Published on 2012/04/27

Splitting the UCs?

Last week, UC Berkeley leaders released a proposal that would see the 10 University of California campuses gain more autonomy, and be allowed to set their own tuition, out-of-state student enrollment quotas, approve infrastructure projects and control some of their investments.

Under the new-look UC system, the Board of Regents would remain at the center for overarching policy issues such as admissions standards and state funding, but argues that the complexity of the UC system makes umbrella governance nearly impossible. Similar to the federal system, those backing the proposal say campus governing boards should be established to handle smaller, individual governance issues.

“It’s like you have 10 children and each has different talents and challenges,” UC Berkeley Chancellor Robert Birgeneau told the Los Angeles Times. “We need a system in which each of them receives the kind of attention they need.”
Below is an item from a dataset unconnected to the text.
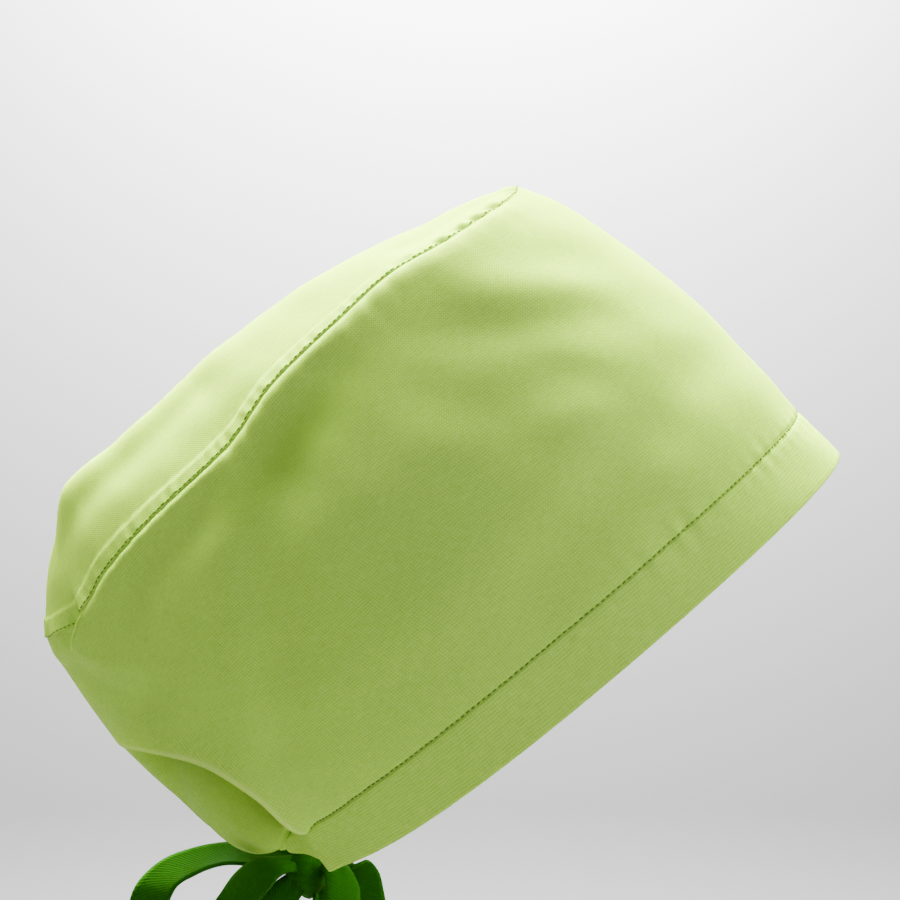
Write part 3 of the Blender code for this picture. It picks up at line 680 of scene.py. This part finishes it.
def makeRibbonMaterial(name):
    shader = Shader(name)
    place, u, v = clothMap(shader)
    wave = 2 * math.pi / ribbonCloth["ribPitch"]
    wobble = shader.noise(place, 240.0, 2.0)
    ribs = ((u * 0.82 + v * 0.57 + wobble * 0.0006) * wave).sin()
    cross = ((u * 0.5 - v * 0.9) * wave * 1.7).sin()
    fuzz = shader.noise(place, 900.0, 2.0)
    tone = 0.40 + ribs * ribbonCloth["ribTone"] + cross * ribbonCloth["crossTone"]
    tone = (tone + (fuzz - 0.5) * ribbonCloth["fuzzTone"]).clamp()
    colour = shader.mix(tone, ribbonCloth["base"], ribbonCloth["light"])
    relief = {"Strength": 0.3, "Distance": ribbonCloth["ribDepth"], "Height": ribs + cross * 0.3}
    bump = shader.node("ShaderNodeBump", None, relief)
    shader.set(Base_Color=colour, Roughness=0.85 + (fuzz - 0.5) * 0.1, Normal=bump)
    shader.set(Sheen_Weight=0.03, Sheen_Roughness=0.4, Specular_IOR_Level=0.06)
    return shader.material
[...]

Birgeneau, along with UC Berkeley’s Center for Studies in Higher Education Director and former UC system provost C. Judson King, were part of the team of authors who penned “Modernizing Governance at the University of California”.

Some of the ideas in the report have been debated before. Birgeneau previously moved for campuses to have more freedom over tuition amounts, but a UC commission disagreed, saying the difference in costs across campuses could tarnish particular university’s reputations.

Cyrrent UC President Mark Yudof said in a statement that he did not support the proposal as it stood, but that he shared some of the authors’ concerns and is willing to discuss governance issues.

However, Chairman of the UC Faculty Senate Robert Anderson said it is incredibly unlikely for the proposal to be accepted, adding that such moved would “split apart the University of California system in a way which is not in the interests of any of the campuses and not in the interests of the system itself.”